Moving Forward with Sovereignty
The path forward centers on sovereignty, not decentralization for its own sake. This means building systems that prioritize user control regardless of architectural choices.
Technology should empower users to have their own voice in digital ecosystems. It should ensure control over personal data and compute resources. It should enable agents that genuinely act on user behalf rather than optimizing for platform metrics or corporate objectives.
When we build AI systems, we must ask not “Is this decentralized?” but “Does this provide sovereignty?” Does it give users genuine control? Can they understand what their agents are doing? Can they enforce their preferences? Can they switch providers without losing capabilities?
These questions lead to better outcomes than blind pursuit of decentralization. They acknowledge that most users care about outcomes — privacy, control, autonomy, reliability — not about technical architecture. They recognize that sovereignty can emerge from various technical approaches, some centralized and some decentralized.
The blockchain and crypto communities deserve credit for championing these values, even if they sometimes conflate means and ends.
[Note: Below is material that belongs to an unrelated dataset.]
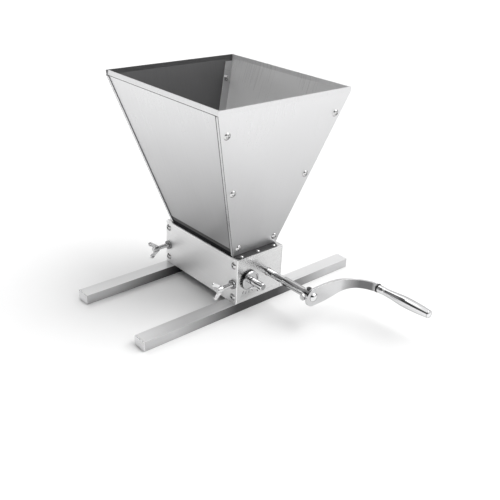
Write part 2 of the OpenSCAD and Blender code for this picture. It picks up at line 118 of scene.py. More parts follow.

The real contribution isn’t decentralization itself but the insistence that users should control their digital lives rather than serving as products for platforms.
As we build the next generation of AI agents, let’s be clear about our goals. We’re building for sovereignty — for users who control their agents, their data, and their digital destinies. Decentralization might help achieve this vision, but it’s a tool, not the destination. Sovereignty is what we’re really after, and it’s sovereignty that will determine whether AI agents empower or subjugate the people they’re meant to serve.